What compliance deadlines are private mortgage servicers most likely to miss?

Trust fund accounting and disbursement deadlines top the list—California DRE identified trust fund violations as its #1 enforcement category in August 2025. RESPA Section 6 response timelines for borrower inquiries, annual escrow analysis requirements, and state-specific notice of default and loss mitigation timelines are other common failure points. Consult a qualified attorney for your state’s specific requirements.

How does poor servicing reduce the price I get when I sell a note?

Note buyers underwrite the servicing file, not just the loan terms. Gaps in payment history, missing escrow documentation, unresolved borrower disputes, and inconsistent records all create uncertainty that buyers price in as a discount. A clean, professionally maintained servicing record from day one is the highest-leverage action a lender takes to protect exit pricing.
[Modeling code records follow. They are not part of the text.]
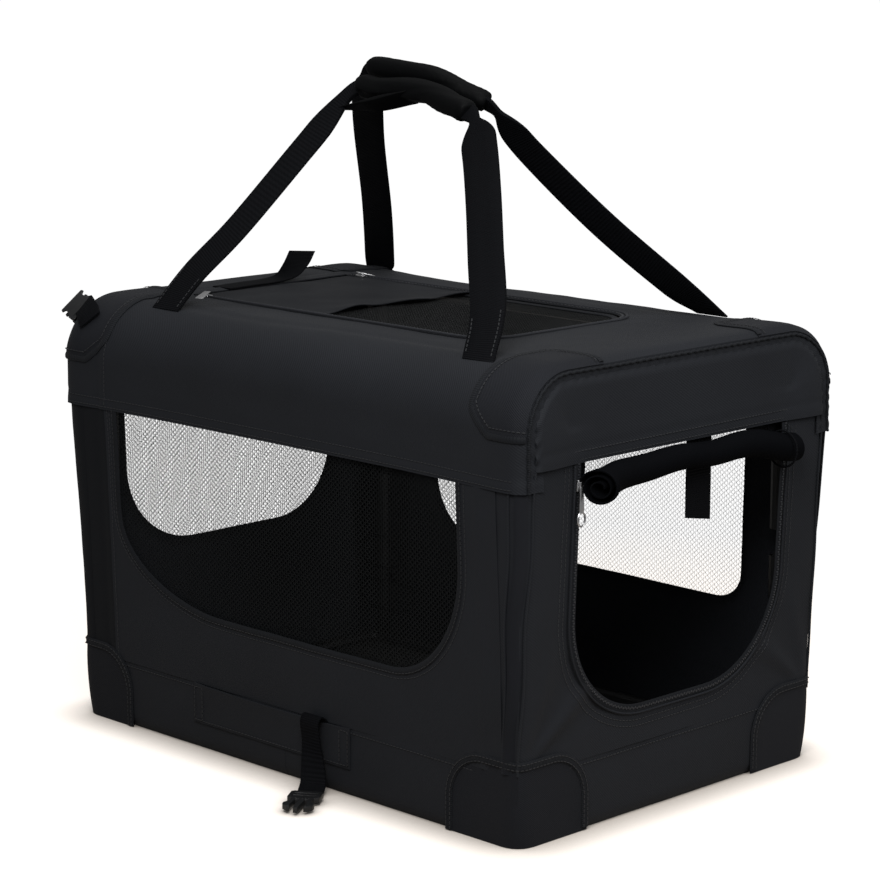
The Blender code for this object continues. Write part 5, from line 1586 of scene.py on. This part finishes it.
class CRATE_OT_straps(CrateOperator, bpy.types.Operator):
    """Sleeve, closing strap and lid strap of flat webbing"""

    bl_idname = "crate.straps"
    bl_label = "Straps"

    def execute(self, context):
        self.sleeve()
        self.closing()
        self.lid_tie()
        return {"FINISHED"}

    def sleeve(self):
        y0 = -(HY + 0.0004)

        def place(u, v):
            x = SLEEVE_X0 + (SLEEVE_X1 - SLEEVE_X0) * u
            z = SLEEVE_Z0 + (SLEEVE_Z1 - SLEEVE_Z0) * v
            sewn = min(min(u, 1 - u) / 0.08, 1.0)
            out = 0.0022 + 0.0016 * sewn * v**3 + 0.0005 * softness(x, z, 60.0)
            return Vector((x, y0 - out, z - 0.0015 * sewn * math.sin(math.pi * u) * v))

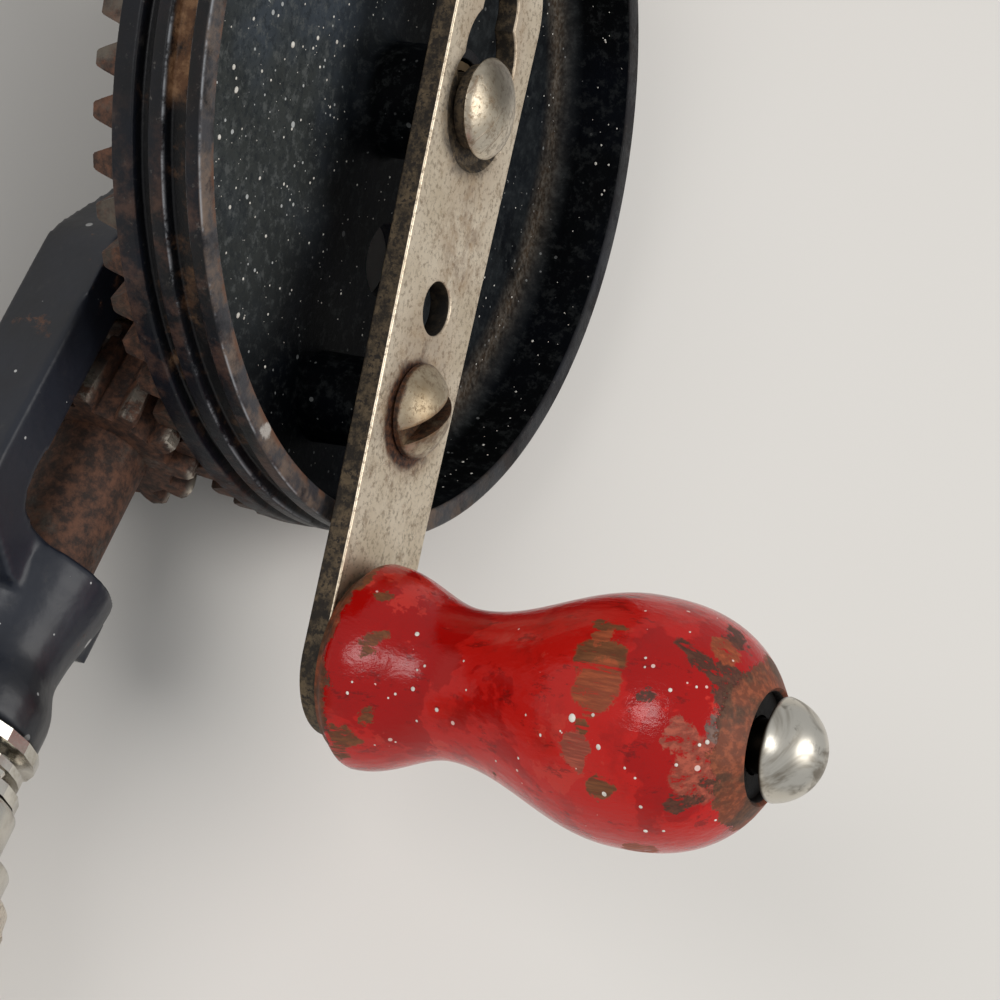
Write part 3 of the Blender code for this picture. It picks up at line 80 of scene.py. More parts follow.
def rounded(points, steps=4):
    """Outline (x, y, fillet) in mm whose corners become arcs."""
    out = []
    count = len(points)
    for i, (x, y, fillet) in enumerate(points):
        corner = Vector((x, y))
        if fillet <= 0:
            out.append((x, y))
            continue
        before = Vector(points[i - 1][:2]) - corner
        after = Vector(points[(i + 1) % count][:2]) - corner
        half = before.angle(after) / 2
        reach = min(fillet / tan(half), before.length * 0.49, after.length * 0.49)
        radius = reach * tan(half)
        middle = corner + (before.normalized() + after.normalized()).normalized() * (radius / sin(half))
        start = corner + before.normalized() * reach - middle
        turn = start.angle_signed(corner + after.normalized() * reach - middle)
        for k in range(steps + 1):
            spoke = Matrix.Rotation(-turn * k / steps, 2) @ start
            out.append((middle.x + spoke.x, middle.y + spoke.y))
    return out


def arc(cx, cy, radius, start, end, steps):
    angles = [start + (end - start) * k / steps for k in range(steps + 1)]
    return [(cx + radius * cos(angle), cy + radius * sin(angle)) for angle in angles]


def swell(stations, steps):
    """Waves from one (height, radius) to the next, as a turner cuts them."""
    out = []
    for (low, first), (high, second) in zip(stations, stations[1:]):
        for k in range(steps):
            share = k / steps
            ease = (1 - cos(pi * share)) / 2
            out.append((first + (second - first) * ease, low + (high - low) * share))
    return out


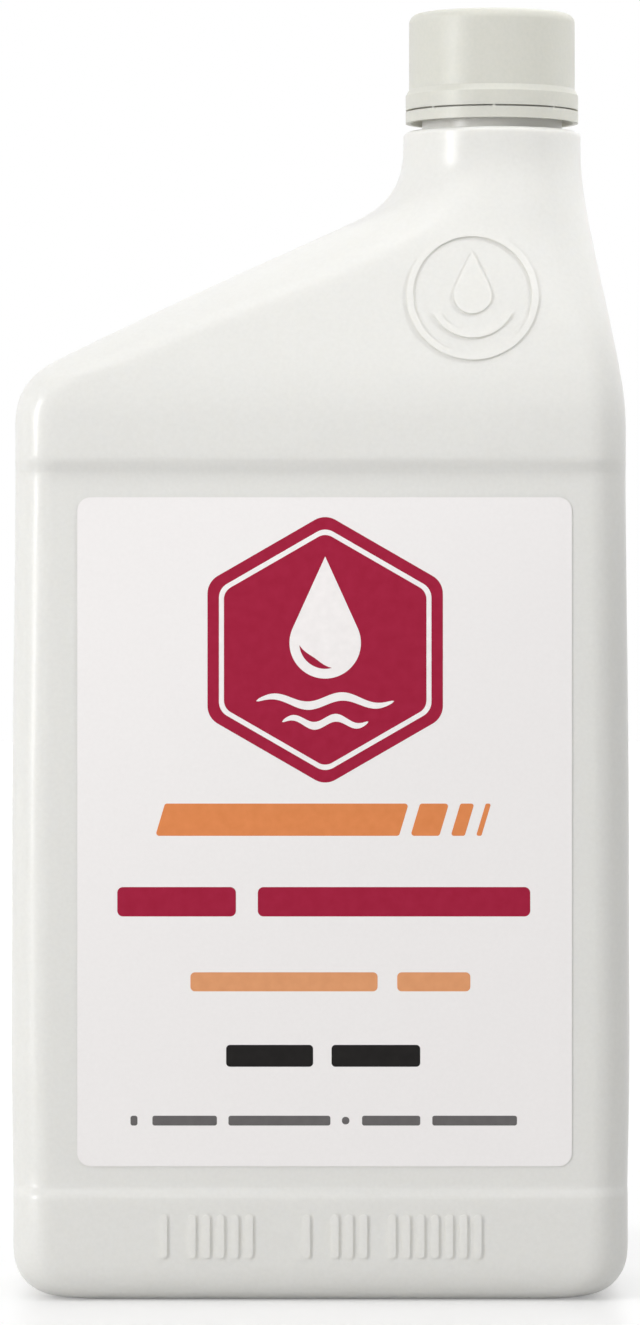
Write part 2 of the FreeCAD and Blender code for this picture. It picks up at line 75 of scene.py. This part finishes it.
class Tree:
    """A material's nodes, with short calls for the ones used here."""

    def __init__(self, name):
        self.material = bpy.data.materials.new(name)
        self.material.use_nodes = True
        self.nodes = self.material.node_tree.nodes
        self.links = self.material.node_tree.links
        self.nodes.clear()
        output = self.nodes.new("ShaderNodeOutputMaterial")
        self.shader = self.nodes.new("ShaderNodeBsdfPrincipled")
        self.links.new(self.shader.outputs["BSDF"], output.inputs["Surface"])
        self.place = self.nodes.new("ShaderNodeTexCoord").outputs["Object"]

    def noise(self, scale, detail=2.0, stretch=None):
        """Noise over the object's own place, in features per metre."""
        node = self.nodes.new("ShaderNodeTexNoise")
        node.inputs["Scale"].default_value = scale
        node.inputs["Detail"].default_value = detail
        place = self.place
        if stretch:
            mapping = self.nodes.new("ShaderNodeMapping")
            mapping.inputs["Scale"].default_value = stretch
            self.links.new(place, mapping.inputs["Vector"])
            place = mapping.outputs["Vector"]
        self.links.new(place, node.inputs["Vector"])
        return node.outputs["Fac"]

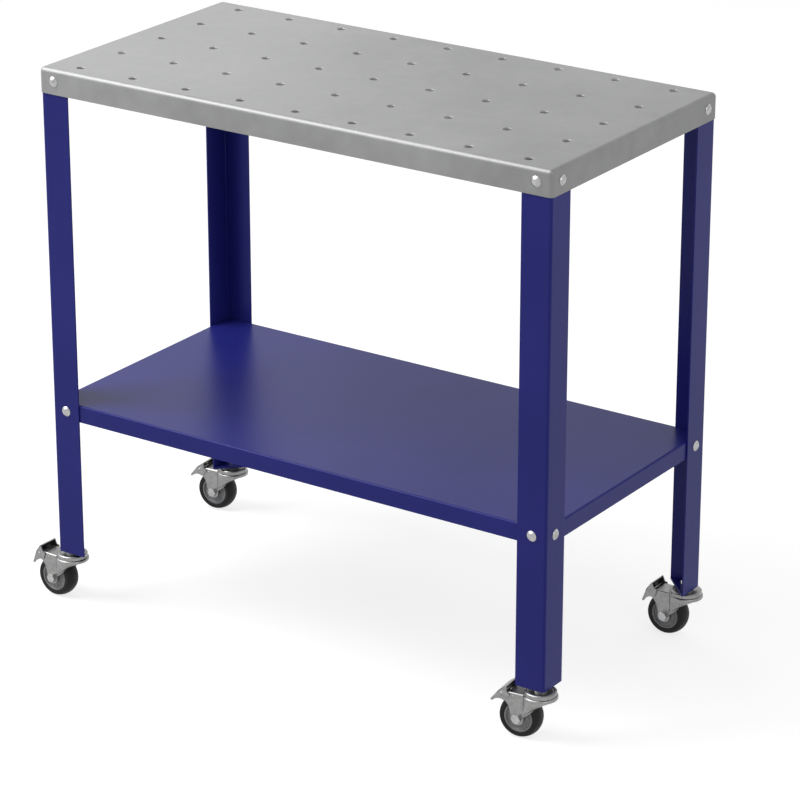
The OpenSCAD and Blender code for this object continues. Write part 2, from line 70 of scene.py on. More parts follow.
# %% Material helpers
NOISE_CORE = (0.35, 0.65)
NOISE_SPREAD = (0.3, 0.7)
COLOR_A, COLOR_B, COLOR_RESULT = 6, 7, 2
FLOAT_A, FLOAT_B, FLOAT_RESULT = 2, 3, 0


def shader_of(material):
    return material.node_tree.nodes["Principled BSDF"]


def new_material(name, roughness, metallic=0.0, specular=0.5):
    """An empty Principled material, with its fixed numbers on the shader's own sockets."""
    material = bpy.data.materials.new(name)
    material.use_nodes = True
    inputs = shader_of(material).inputs
    inputs["Roughness"].default_value = roughness
    inputs["Metallic"].default_value = metallic
    inputs["Specular IOR Level"].default_value = specular
    return material


def add_noise(material, scale, detail, distortion=0.0):
    """Noise on Object coordinates."""
    nodes = material.node_tree.nodes
    place = nodes.new("ShaderNodeTexCoord")
    noise = nodes.new("ShaderNodeTexNoise")
    noise.inputs["Scale"].default_value = scale
    noise.inputs["Detail"].default_value = detail
    noise.inputs["Distortion"].default_value = distortion
    material.node_tree.links.new(place.outputs["Object"], noise.inputs["Vector"])
    return noise.outputs["Fac"]


def connect(material, output, input_name):
    material.node_tree.links.new(output, shader_of(material).inputs[input_name])


print("a fixed colour goes in at Mix socket", COLOR_A, "or", COLOR_B)

# %% Sums with sockets
def remap(owner, value, low, high, out_low=0.0, out_high=1.0, smooth=False):
    """Stretch low..high to out_low..out_high, in the nodes of a material or a world."""
    node = owner.node_tree.nodes.new("ShaderNodeMapRange")
    if smooth:
        node.interpolation_type = "SMOOTHSTEP"
    for name, number in (("From Min", low), ("From Max", high),
                         ("To Min", out_low), ("To Max", out_high)):
        node.inputs[name].default_value = number
    owner.node_tree.links.new(value, node.inputs["Value"])
    return node.outputs["Result"]


def calculate(owner, operation, a, b):
    """A Math node; a and b are sockets or numbers."""
    node = owner.node_tree.nodes.new("ShaderNodeMath")
    node.operation = operation
    for socket, value in zip(node.inputs, (a, b)):
        if isinstance(value, (int, float)):
            socket.default_value = value
        else:
            owner.node_tree.links.new(value, socket)
    return node.outputs["Value"]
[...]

What’s the difference between a performing and non-performing loan’s servicing cost?

The MBA’s 2024 Servicing Operations Study found performing loans cost $176 per loan per year to service. Non-performing loans cost $1,573 per loan per year—nearly nine times more. That $1,397 annual spread per loan is the direct financial cost of a loan sliding from current to delinquent status, before any foreclosure or legal costs are added.

Can professional servicing actually prevent defaults, or does it just manage them?

Professional servicing prevents defaults through early borrower contact, escrow monitoring, and consistent payment communications—all of which reduce the probability of a performing loan becoming delinquent. When delinquency does occur, a professional servicer initiates structured workout conversations within the first 30 days, when resolution is most achievable. That early intervention is the primary mechanism through which servicing quality translates into default prevention.


This content is for informational purposes only and does not constitute legal, financial, or regulatory advice. Lending and servicing regulations vary by state. Consult a qualified attorney before structuring any loan.